Filmer le double. Le trouble.
Derrière cette volonté de dire la dangerosité des réseaux sociaux sur lesquels tout est orchestré, tout peut s’orchestrer ; c’est surtout le désir de filmer la peur de l’abandon qui se lit.
La peur viscérale de vieillir, de ne plus être désirée, touchée.
Binoche est de retour et de chaque plan – ou presque. Et elle est parfaite.
Elle irradie dans le rôle de cette quinqua larguée qui tente de renaître sous les traits volés de la jeune, douce et charnelle Clara.

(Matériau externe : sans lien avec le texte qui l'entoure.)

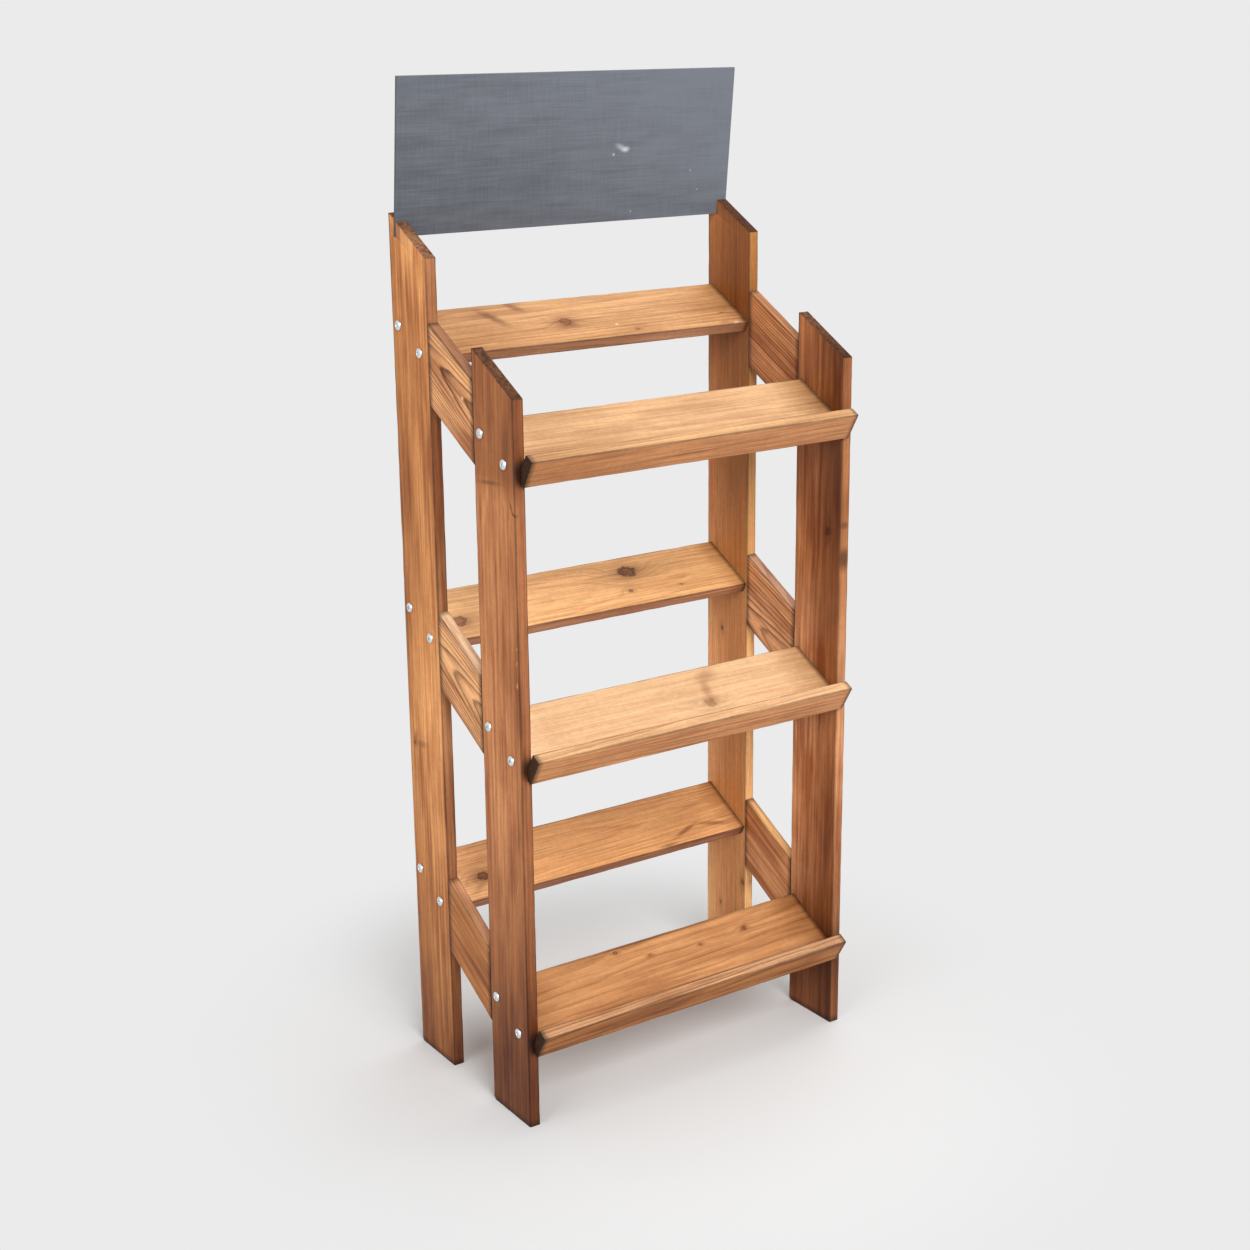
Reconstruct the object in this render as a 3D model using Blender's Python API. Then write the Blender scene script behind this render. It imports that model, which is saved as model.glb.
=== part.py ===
"""Three-shelf display stand with a lift-out chalkboard.

Metres, +Z up. The front faces -Y, and left is -X, as seen by someone facing the stand.
The origin is on the floor, under the middle of the stand's bounding box. The pieces are
laid out from the middle of the side frames, and one empty shifts them all by half of what
the lips stand out in front.

Two flat side frames, each of two uprights and three sloping rails, are joined by six
sloping slats, which are screwed through the uprights. A lip stands along each front slat.
The shelves, the rails and the uprights' tops are all cut to one slope.
"""

from math import atan, cos, pi, radians, sin, tan

import bmesh
import bpy
from mathutils import Vector

# Timber
TIMBER_WIDTH = 0.069
TIMBER_THICKNESS = 0.012
ARRIS = 0.0010
JOINT_GAP = 0.0003

# Side frames
STAND_WIDTH = 0.400
FRAME_DEPTH = 0.218
SLOPE = radians(30.0)
LOWEST_SHELF_HEIGHT = 0.150
SHELF_PITCH = 0.285
SHELF_NAMES = ("lower", "middle", "upper")
REAR_TOP_RISE = 0.100
FRONT_TOP_RISE = 0.070
FOOT_CLIP = 0.004

# Lips along the front slats
LIP_HEIGHT = 0.030
LIP_RISE = 0.017
LIP_END_INSET = 0.0077
LIP_NOTCH_CLEARANCE = 0.0010

# Chalkboard and its slots
CHALKBOARD_HEIGHT = 0.150
CHALKBOARD_THICKNESS = 0.004
SLOT_PLAY = 0.0022
SLOT_BACK_WALL = 0.008
SLOT_DEPTH = 0.023

# Pan-head screws
SCREW_LENGTH = 0.040
SCREW_DIAMETER = 0.005
SCREW_TIP = 0.005
SCREW_FRONT_MARGIN = 0.0165
SCREW_REAR_MARGIN = 0.0125
HEAD_DIAMETER = 0.010
HEAD_RIM = 0.0008
HEAD_DOME = 0.0018
RECESS_SPAN = 0.0046
RECESS_ARM = 0.0011
RECESS_DEPTH = 0.0017
HOLE_END_CLEARANCE = 0.002

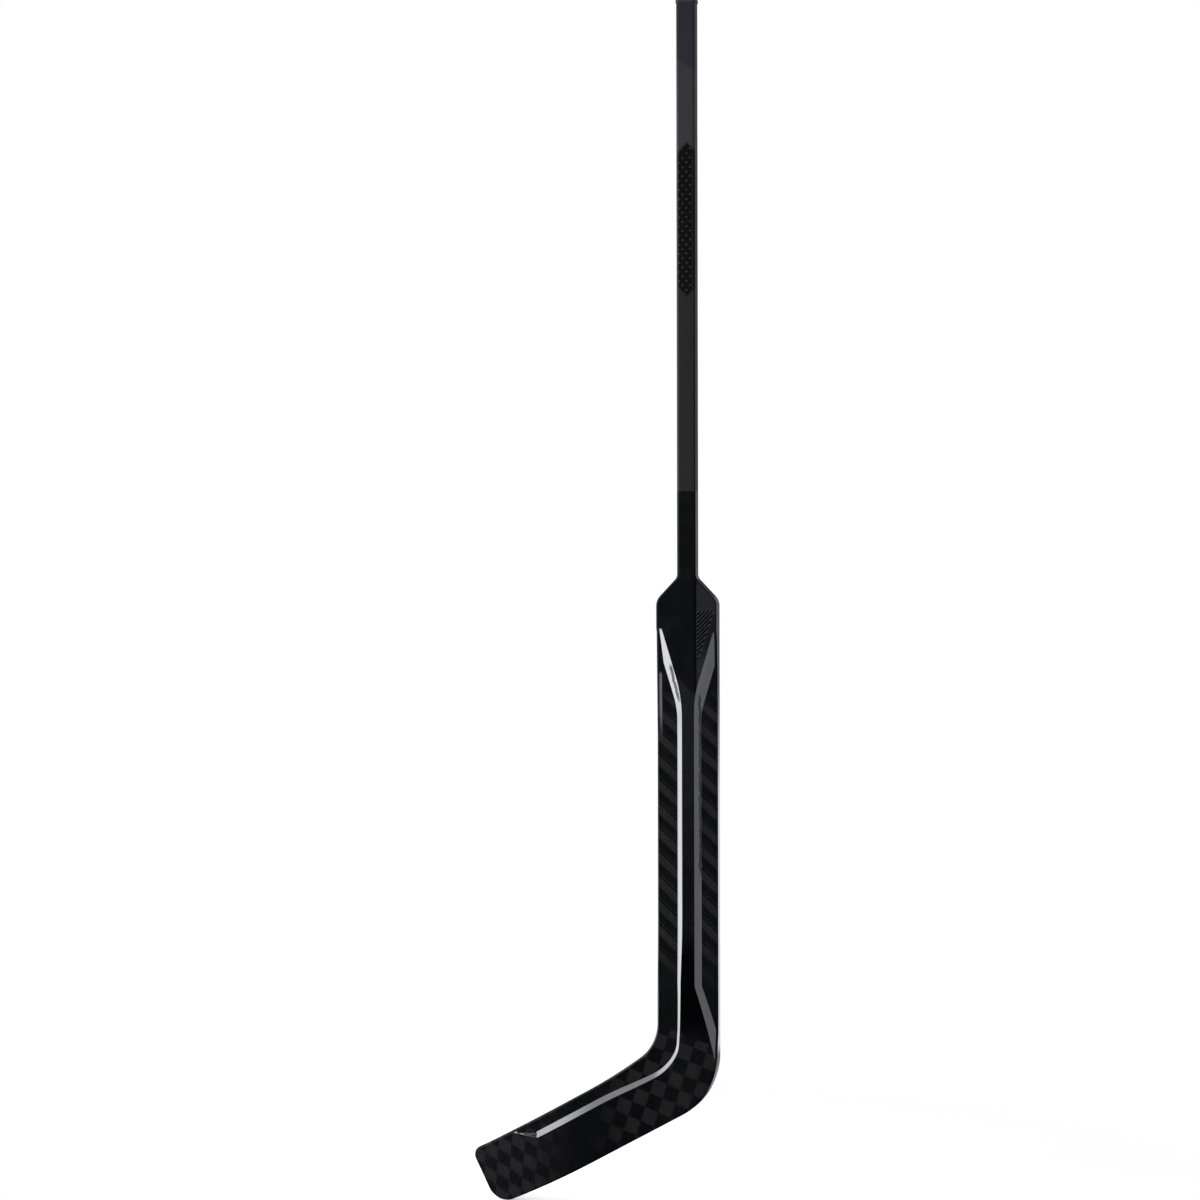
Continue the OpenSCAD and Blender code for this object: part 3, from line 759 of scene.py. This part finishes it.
def glossLeft(tree, place, x, y, z, forward, paddle):
    # from 1, the full gloss, down to nearly 0
    kept = times(step(z, *wear["keptLow"]), step(x, *wear["keptRight"]))
    inner = mixValue(rimMark(tree, "innerRim"), 1.0, mixValue(kept, *wear["rimGloss"]))
    turning = calc("MAXIMUM", step(forward, *wear["outerForward"]), step(z, *wear["outerLow"]))
    outer = mixValue(times(rimMark(tree, "outerRim"), turning), 1.0, wear["rimGloss"][0])
    worn = times(band(x, *wear["bend"]), calc("LESS_THAN", z, wear["bendTop"]), wear["bendWear"])
    if paddle:
        for side in ("right", "left"):
            worn = calc("MAXIMUM", worn, streakMask(place, x, y, z, streaks[side]))
    shine = times(mixValue(worn, 1.0, wear["wornGloss"]), inner, outer)
    if paddle:
        deep = times(deepSpine(y, z), step(forward, *wear["deepForward"]))
        shine = times(shine, mixValue(deep, 1.0, wear["deepGloss"]))
    return shine


def lacquerMaterial(name, paddle):
    material, tree, shader = newMaterial(
        name, gloss["lacquer"], gloss["roughness"],
        Coat_Weight=1.0, Coat_Roughness=gloss["coatRough"], IOR=gloss["ior"],
    )
    place, x, y, z = objectPlace(tree)
    fibres = noise(scaled(place, gloss["fibreScale"]), 1.0, 3)
    lighter = tuple(c * gloss["fibreLight"] for c in gloss["lacquer"])
    color = blendColor(step(fibres, *gloss["fibreStep"]), gloss["lacquer"], lighter)
    if paddle:
        color = flankColors(spineColors(color, x, y, z), x, y, z)
    check, tows, shown = weaveColors(place, x, z)
    soft = bump(noise(scaled(place, gloss["waveScale"]), 1.0, 2), *gloss["waveBump"])
    cloth = mixValue(shown, fibres, tows)
    haze = step(noise(place, gloss["hazeScale"], 3), *gloss["hazeStep"])
    forward = calc("ABSOLUTE", facing(tree)[1])
    shine = glossLeft(tree, place, x, y, z, forward, paddle)
    setInputs(
        shader,
        Base_Color=blendColor(shown, color, check),
        Normal=bump(cloth, *gloss["fibreBump"], soft),
        Coat_Normal=soft,
        Roughness=mixValue(haze, gloss["roughness"], gloss["roughness"] * gloss["hazeRoughness"]),
        Coat_Weight=shine,
        Specular_IOR_Level=times(shine, gloss["specular"]),
    )
    if paddle:
        # the left facet mirrors the panel more brightly at its upper end
        upper = times(band(z, *wear["bright"]), calc("LESS_THAN", x, 0.0))
        upper = times(upper, step(forward, *wear["brightForward"]))
        setInputs(shader, Coat_IOR=mixValue(upper, gloss["ior"], wear["brightIor"]))
    return material


paddleLacquer = lacquerMaterial("paddle_lacquer", paddle=True)
bladeLacquer = lacquerMaterial("blade_lacquer", paddle=False)
print("lacquers mixed")


# Where the sections lie: a place on the path and the longest step that leads up to it
stations = {
    "paddle": [
        (-1, 8), (flareEnd + shoulderRun, 1.2), (form["tipIn"], 1.8), (96, 0.8), (240, 1.8),
        (levelEnd, 4), (seam, 3),
    ],
    "blade": [
        (bendEnd + 5, 3), (pocketCorner - 3, 4), (pocketEnd + 2, 1.0), (toeStart, 4),
        (toeEnd - 4, 2), (toeEnd, 0.5),
    ],
}
paddlePath = stationRow(-form["collar"], seam, stations["paddle"])
bladePath = stationRow(seam, toeEnd, stations["blade"])
paddleFront = shellPiece("paddleFrontSkin", paddlePath, frontRow, paddleLacquer)
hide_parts("paddle_spine_skin")
paddleBack = shellPiece("paddleBackSkin", paddlePath, backRow, paddleLacquer)
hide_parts("paddle_flat_skin")
bladeFront = shellPiece("bladeFrontSkin", bladePath, frontRow, bladeLacquer)
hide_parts("blade_pocket_skin")
bladeBack = shellPiece("bladeBackSkin", bladePath, backRow, bladeLacquer)
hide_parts("blade_flat_skin")
print("skins laid up,", len(paddlePath), "and", len(bladePath), "sections")


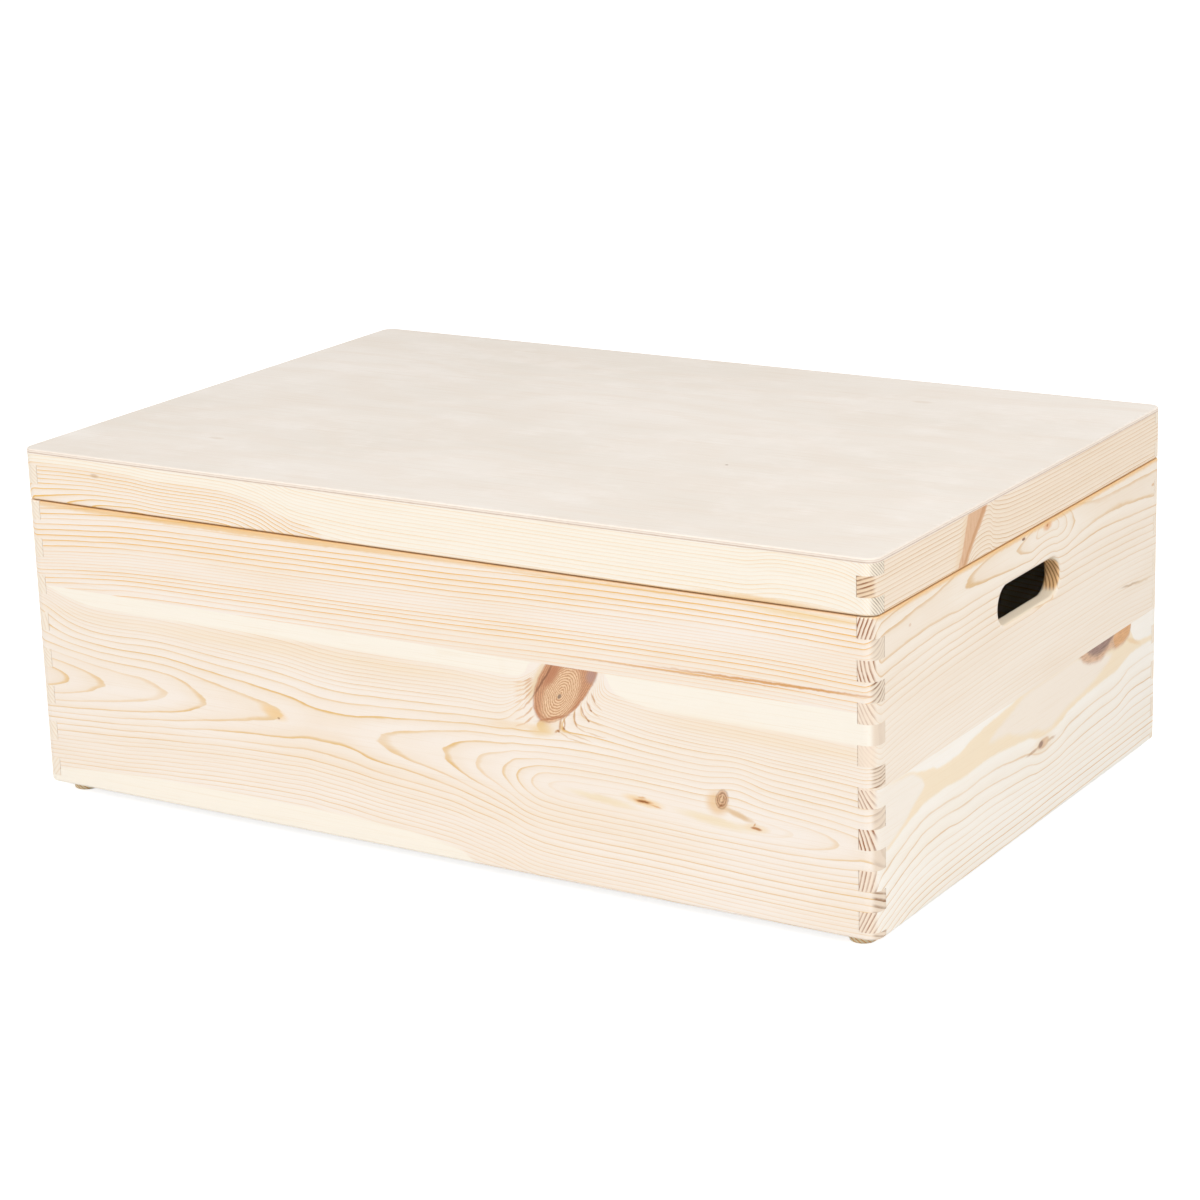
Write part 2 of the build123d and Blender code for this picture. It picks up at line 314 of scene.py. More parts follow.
def long_grain(u, v, w, part, strength, wood):
    """Colour and relief of the long grain, with its lines, sapwood, zones and marks."""
    seed = wood["seed"]
    crisp = wood.get("crisp", 0.8)
    late = ramp(part, 0.76, 0.93) * crisp + ramp(part, 0.15, 0.9) * (1.0 - crisp)
    late = late * ramp(part, 1.0, wood.get("edge", 0.96))
    patchy = ramp(noise(vector(u / 120, v / 9, w / 30 + seed + 5.0)), -0.7, 0.35) * 0.6 + 0.4
    lines = late * strength * patchy * wood["contrast"]
    if "up" in wood:
        lines = lines * curve(v, wood["up"])

    clouds = noise(vector(u / 160, v / 30, w / 40 + seed))
    pale, warm = wood.get("base", (PALE, WARM))
    face = blend(ramp(clouds, -0.5, 0.6), pale, warm)
    for edge, direction in wood.get("sap", []):
        inside = ramp((v - curve(u, edge)) * direction, -1.5, 1.5)
        lines = lines * (1.0 - inside * wood["sap_clear"])
        face = blend(inside, face, SAP)
    face = blend(lines.math("MINIMUM", 1.0), face, wood.get("late", LATE))

    spot = shaken(u, v, w / 9 + seed, 5.0, 1.6)
    face = patch(face, spot, wood.get("zones", []))
    face = paint(face, spot, wood.get("marks", []))
    fibre = noise(vector(u / 9, v / 0.55, w / 0.55 + seed), 3.0, 0.6)
    hair = noise(vector(u / 70, v / 0.75, w / 0.75 + seed))
    face = shade(face, ramp(fibre, 0.1, 0.9) * 0.35, FIBRE_TINT)
    face = shade(face, ramp(hair, 0.0, 0.6) * 0.3, HAIR_TINT)
    return face, lines * 0.5 + fibre * 0.35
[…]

En ce sens le film dit l’ambiguïté de l’amour qui place le charnel au cœur sans pour autant se départir de l’importance clé du regard, de la voix…
Je réalise qu’il est ardu d’écrire sur ce film tant il se vit. Binoche (qu’on avait un peu perdue à mon sens) est d’une justesse incroyable, à chaque instant au bord des larmes, capable d’élans de sensualité grandioses. Elle dit la douleur de cette femme qui a perdu toute foi en elle. Elle porte en elle ce besoin de sentir son corps vibrer et en cela, le film est une magnifique ode à la féminité, au for intérieur des femmes (dingue qu’un homme ait pu porter cela à l’écran).
En parlant d’homme, François Civil dont on entend d’abord uniquement la voix dans la première partie du film, est extra en amoureux transi et meurtri de ne parvenir à vivre un amour « palpable » avec la femme qu’il aime. Le film questionne à ce moment la possibilité d’un amour non charnel basé uniquement sur les sens. Le film est définitivement parsemé d’une atmosphère propre, souvent étrange tant elle passe des réalités du quotidien les plus concrètes (Claire / Binoche et ses enfants, en cours avec ses élèves) à l’univers amoureux d’un couple qui ne s’aime que de s’entendre et se parler.
Autre incongruité plus que plaisante, qui ne fait que confirmer la qualité du film et du travail du réal : plus le film avance, plus Binoche semble ressembler à son double et ce, sans qu’il n’y ait un quelconque travail de trucage.
Assez fascinant.
Binoche, une histoire de la sensualité féminine.